Hah! T45 ashore! I must admit I had also considered the BAES radar test facility up on the hill in Portsmouth as a potential defence site if things went pear shaped, provided we have the appropriate ground launch missiles for such a system. Its relative altitude would provide much better visibility vs a T45 moored alongside. Although, I suppose if Aster variants are capable of intercepting manoeuvring ballistic missiles, then a T45 in the harbour could launch them on instruction from the BAES ‘T45 ashore’ facility.
Surveillance-wise NATO has its integrated air defence L-band radars. So the UK benefits from Icelandic, Norwegian and Dutch systems with respect to anything launched from the sea north and east of the UK, provide the missile gets above the respective radar horizons. Of course, we also have our own RRH and Flydales, but I agree its the low altitude missiles in particular that need the air and space detection assets to get advanced warning. Perhaps MALE UAV platforms would in future provide the persistence and numbers for some level of detection for these low altitude threats, in conjunction with manned AEW assets.
I’m not so sure about our current missiles’ ability to intercept hypersonic, non-ballistic flight profile missiles, it certainly needs to be verified. The threat is relative though, since a Mach 5 missile is likely to be an easier target than one at Mach 10 or greater, but in both cases the defensive missile has to be launched from an appropriate location to have a chance of even closing with the attacking missile. That said, for air intercept with an appropriate missile, we might again use UAVs for their persistence and numbers, while using ground based missile defence located at strategic defence assets such as major airbases and ports.
I should have also added that it seems the RN is likely to strongly leverage a range of UUVs for the submarine threat to meet the challenge you outline. I expect them to be surveillance only platforms that can provide potential target information to surface and air assets to prosecute. The air assets would be P8A but probably also sonobouy equipped Protector. Surface assets would be T23/26 but might also include USV platforms.
After reading the article, I’m no wiser as to what Zircon means for Western security.
Once again Russia (or its closely predecessor, the USSR) has made a major investment to produce a highly advanced weapon that may be superior “to anything the West has”, but it’s only available in small numbers, and probably only modest percentage of those will actually work if used. We have been here many times, e.g. the M-4 Bear bomber, VA-11 Shkval torpedo, the T-14 Armata tank, Akula-class submarines, the SS-7/R17 ICBM, the BraMos cruise missile, …
Yes, Zircon may be a serious threat at a tactical level – the Argentine’s stock of just 5 Exocet ASMs in the 1982 Falklands War being a case study in this regard. But effective counter measures can be developed against Zircon and other similar threats. The overall affordability (GDP %) of these counter measures seems likely to be far less than Russia has spent on developing the missile.
I could add the M25A to that list.
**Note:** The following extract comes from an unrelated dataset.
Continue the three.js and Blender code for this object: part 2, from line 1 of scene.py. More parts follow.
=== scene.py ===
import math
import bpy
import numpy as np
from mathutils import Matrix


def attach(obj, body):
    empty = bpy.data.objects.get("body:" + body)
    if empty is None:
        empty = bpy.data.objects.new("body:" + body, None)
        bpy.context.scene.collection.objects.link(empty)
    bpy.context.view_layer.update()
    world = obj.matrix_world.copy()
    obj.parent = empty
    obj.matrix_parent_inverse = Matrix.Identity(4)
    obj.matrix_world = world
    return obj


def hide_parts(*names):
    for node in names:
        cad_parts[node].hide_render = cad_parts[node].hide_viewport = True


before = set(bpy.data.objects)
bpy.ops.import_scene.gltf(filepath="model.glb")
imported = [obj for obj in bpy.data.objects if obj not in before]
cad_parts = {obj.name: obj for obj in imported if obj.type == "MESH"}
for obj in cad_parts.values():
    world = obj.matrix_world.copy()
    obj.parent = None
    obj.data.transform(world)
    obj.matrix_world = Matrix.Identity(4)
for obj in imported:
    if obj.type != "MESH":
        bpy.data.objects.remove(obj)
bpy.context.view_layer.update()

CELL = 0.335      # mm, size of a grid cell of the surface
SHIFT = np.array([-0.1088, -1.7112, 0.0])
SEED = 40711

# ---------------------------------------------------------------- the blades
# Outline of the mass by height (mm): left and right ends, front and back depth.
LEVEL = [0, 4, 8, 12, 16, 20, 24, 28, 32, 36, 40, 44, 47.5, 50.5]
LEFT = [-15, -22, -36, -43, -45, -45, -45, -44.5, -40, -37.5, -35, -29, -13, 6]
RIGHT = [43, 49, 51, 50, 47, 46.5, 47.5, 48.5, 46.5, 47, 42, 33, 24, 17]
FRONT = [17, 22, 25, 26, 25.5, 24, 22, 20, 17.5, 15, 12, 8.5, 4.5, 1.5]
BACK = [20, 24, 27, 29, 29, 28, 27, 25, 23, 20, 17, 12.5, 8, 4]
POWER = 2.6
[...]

The west were sh****ng themselves until Belenko defected in one and it was seen it was not so invincible.
Often these scares are hyped up themselves by the military industrial complex to access more cash.
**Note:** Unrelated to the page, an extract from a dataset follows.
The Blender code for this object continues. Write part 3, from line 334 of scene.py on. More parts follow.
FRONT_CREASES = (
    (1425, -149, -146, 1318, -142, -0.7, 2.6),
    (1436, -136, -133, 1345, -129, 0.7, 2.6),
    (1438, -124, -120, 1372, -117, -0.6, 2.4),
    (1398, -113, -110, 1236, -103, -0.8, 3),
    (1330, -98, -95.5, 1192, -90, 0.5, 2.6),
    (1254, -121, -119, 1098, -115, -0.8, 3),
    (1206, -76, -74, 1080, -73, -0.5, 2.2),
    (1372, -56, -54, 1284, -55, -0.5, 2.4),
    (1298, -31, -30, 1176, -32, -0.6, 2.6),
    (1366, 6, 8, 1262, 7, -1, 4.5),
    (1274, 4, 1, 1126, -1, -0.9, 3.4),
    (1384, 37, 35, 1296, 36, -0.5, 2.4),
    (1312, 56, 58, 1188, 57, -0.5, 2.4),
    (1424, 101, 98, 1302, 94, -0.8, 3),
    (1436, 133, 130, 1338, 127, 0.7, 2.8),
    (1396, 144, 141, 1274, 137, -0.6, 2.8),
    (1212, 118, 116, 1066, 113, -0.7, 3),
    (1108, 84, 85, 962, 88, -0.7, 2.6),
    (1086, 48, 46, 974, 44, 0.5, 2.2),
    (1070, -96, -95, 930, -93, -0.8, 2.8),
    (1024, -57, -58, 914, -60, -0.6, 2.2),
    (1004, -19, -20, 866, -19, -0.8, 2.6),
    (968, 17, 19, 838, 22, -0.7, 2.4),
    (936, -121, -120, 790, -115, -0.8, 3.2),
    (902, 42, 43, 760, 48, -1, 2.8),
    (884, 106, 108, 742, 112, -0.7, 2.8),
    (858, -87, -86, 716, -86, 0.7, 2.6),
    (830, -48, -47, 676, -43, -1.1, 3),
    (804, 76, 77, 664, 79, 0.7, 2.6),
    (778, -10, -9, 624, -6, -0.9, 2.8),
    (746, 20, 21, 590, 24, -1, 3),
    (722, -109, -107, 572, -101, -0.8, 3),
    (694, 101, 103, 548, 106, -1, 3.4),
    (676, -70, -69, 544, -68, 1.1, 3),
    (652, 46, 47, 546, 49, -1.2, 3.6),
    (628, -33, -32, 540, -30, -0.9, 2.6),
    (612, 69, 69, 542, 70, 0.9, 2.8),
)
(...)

Yes, exactly. I remember the fuss made about the MIG29. It was sold to be the mother of all fighter’s. IRST, Helmet mounted sight, Radar with a fancy name, ?F16 beating performance ect ect. Turned out to be good for a airshow display, and that was about it. Poorly made, unreliable, smoky crappy engine’s, and poor avionics compared to Western standards.
From the country that exports miss information. Think it’s there Ironman suit cannot develop a efficiency jet engine. May have a warhead and missile body But there goes the pig.
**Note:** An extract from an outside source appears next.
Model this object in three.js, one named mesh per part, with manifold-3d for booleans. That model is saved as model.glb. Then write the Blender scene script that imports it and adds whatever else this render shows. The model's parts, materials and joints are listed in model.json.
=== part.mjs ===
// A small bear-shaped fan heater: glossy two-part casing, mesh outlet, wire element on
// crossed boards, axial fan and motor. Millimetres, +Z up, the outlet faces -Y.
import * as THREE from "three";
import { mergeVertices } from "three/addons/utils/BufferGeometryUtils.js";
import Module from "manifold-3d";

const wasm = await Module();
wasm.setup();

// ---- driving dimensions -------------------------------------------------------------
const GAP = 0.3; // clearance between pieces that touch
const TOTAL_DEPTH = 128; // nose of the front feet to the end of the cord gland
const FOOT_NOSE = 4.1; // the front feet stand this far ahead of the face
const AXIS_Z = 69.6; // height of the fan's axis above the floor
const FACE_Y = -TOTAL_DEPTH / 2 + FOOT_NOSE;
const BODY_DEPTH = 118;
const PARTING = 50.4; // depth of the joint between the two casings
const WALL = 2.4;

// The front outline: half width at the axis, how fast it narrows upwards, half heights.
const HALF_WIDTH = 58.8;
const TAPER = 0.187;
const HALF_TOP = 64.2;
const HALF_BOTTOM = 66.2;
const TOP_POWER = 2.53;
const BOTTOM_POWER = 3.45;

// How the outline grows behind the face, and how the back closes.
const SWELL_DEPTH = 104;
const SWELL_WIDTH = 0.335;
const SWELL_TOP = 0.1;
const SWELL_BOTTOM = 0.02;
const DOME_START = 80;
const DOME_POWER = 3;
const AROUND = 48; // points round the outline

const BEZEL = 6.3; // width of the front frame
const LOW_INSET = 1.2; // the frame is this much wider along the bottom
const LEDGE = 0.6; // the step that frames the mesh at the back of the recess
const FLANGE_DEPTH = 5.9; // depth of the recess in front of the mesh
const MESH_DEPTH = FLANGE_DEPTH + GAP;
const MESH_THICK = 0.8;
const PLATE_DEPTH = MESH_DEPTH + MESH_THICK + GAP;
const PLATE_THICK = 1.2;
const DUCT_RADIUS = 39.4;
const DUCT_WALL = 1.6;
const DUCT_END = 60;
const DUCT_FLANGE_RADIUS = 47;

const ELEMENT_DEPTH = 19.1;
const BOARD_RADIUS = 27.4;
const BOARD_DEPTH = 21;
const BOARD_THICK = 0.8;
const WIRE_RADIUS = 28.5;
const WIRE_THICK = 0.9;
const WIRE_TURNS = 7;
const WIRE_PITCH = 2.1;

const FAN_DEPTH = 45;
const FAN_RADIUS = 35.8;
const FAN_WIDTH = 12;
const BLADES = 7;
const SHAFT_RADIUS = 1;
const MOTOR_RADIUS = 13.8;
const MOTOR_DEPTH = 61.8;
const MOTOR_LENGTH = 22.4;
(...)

Tell me if I’m wrong but isn’t this the sort of thing that Dragonfire would be able to deal with pretty simply?
Seems to me that even if Zircon is everything the Russians say it is, that mounting a few Dragonfire lasers onto our carriers, frigates and destroyers would all but negate the threat.
So maybe that’s the solution: invest more and focus on getting it operational.
Nope. Dragonfire will be good for drones and boats. Laser systems needed to hit missiles doing high subsonic let alone High mach numbers need to be in the megawatt class. We are no where near that.
Current lasers will maybe get to 500k Watts. That’s around a 5 km range against a drone or a boat or an aircraft on a good day.
A viable laser could be a free electron laser but it’s a huge monster of a thing that would need an LPD to carry it and a bunch of nuclear physicists to maintain it.
I thought present systems are more in the range of 30-50 kilowatts ?
They have the capacity to get to maybe 500k. Most laser systems that are being developed (though not all) are not coherent beam types. They are individual industrial based cutting lasers grouped together. A group of individual lasers is easier to do than a group of lasers that you then have to use optics for to get a coherent beam.
Coherent beam = more efficient but harder to make work due to complexity
Non coherent = easy to do but a lot less efficient.
You choose your Blaster… You take your chances!
I choose the Death Star.
This one is close to completion. The objective is to mount on warships:
https://www.engadget.com/us-army-ga-ems-boeing-300-kw-laser-154817777.html?guccounter=1
Whether the missiles work or not is kind of irreverent, as their threat results in a deterrence and should a war happen would mean that strategies would need to be designed around the assumption that they do work. Its the same as trident/vanguard, we have no idea if it works or not, as its too expensive to test it often enough, but the threat is still there and so the deterrence.